Le Château de Sannes, qui propose la plupart de ces activités inédites, va encore plus loin dans la démarche. La nature nous offre beaucoup de choses. Il faut savoir l’écouter, explique E. Thill. Le vignoble de 33 hectares cohabite avec 320 oliviers, pour la production d’huile d’olive, 21 ruches et des plantations de 3 variétés de blé ancien. Un moulin à vent restauré, servira à terme à la production de farine sur le domaine. Pourquoi cette forme de retour à la polyculture, au-delà d’un intérêt financier ? Même s’ils participent à la valorisation du domaine, le miel et l’huile d’olive représentent une part anecdotique de nos ventes. En revanche, la diversification des cultures nous permet de renforcer la biodiversité sur le domaine et ainsi, la qualité de nos vins. En mars-avril, pour partager les avancements au domaine, le Château de Sannes s’est dotée d’une boîte à outils digitale - site e-commerce, newsletter - devenue indispensable en temps de crise.

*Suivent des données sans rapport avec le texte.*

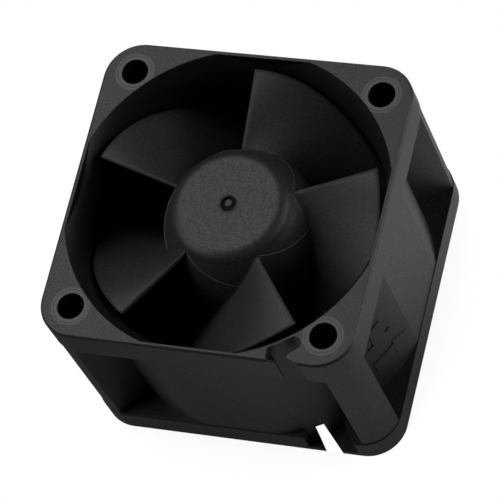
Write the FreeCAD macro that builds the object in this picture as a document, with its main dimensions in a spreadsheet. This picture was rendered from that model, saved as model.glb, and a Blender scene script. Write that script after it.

Diversifier sa propriété viticole avec la digitalisation

Le Château Feely a créé une véritable plateforme de dégustations virtuelles
Le Château Feely a créé une véritable plateforme de dégustations virtuelles

Avec la crise, on a vu l’émergence de plateformes de e-commerce et de nouvelles expériences viticoles virtuelles. En Espagne et en Italie, par exemple, les ¾ des propriétés ont créé un service de vente de vin en ligne dans l’été, présente Catherine Leparmentier.
Le Château Feely, une propriété de 7 hectares, qui produit des vins biodynamiques en Dordogne, a pris le virage numérique lors du confinement, au printemps dernier. Quatre catégories d’expériences virtuelles sont proposées sur son site internet à la clientèle ! Destiné à un public essentiellement anglophone (pour le moment), le pack Découverte du vin comprend l’envoi à domicile de 12 cuvées avec un accès à 8 modules de cours en ligne enrichis de vidéos et de fiches explicatives. Evénements connectés et expériences de Team Building sont également au menu. Caro Feely, la propriétaire et animatrice certifiée, a bien compris la nécessité absolue de se diversifier par le numérique pour résister.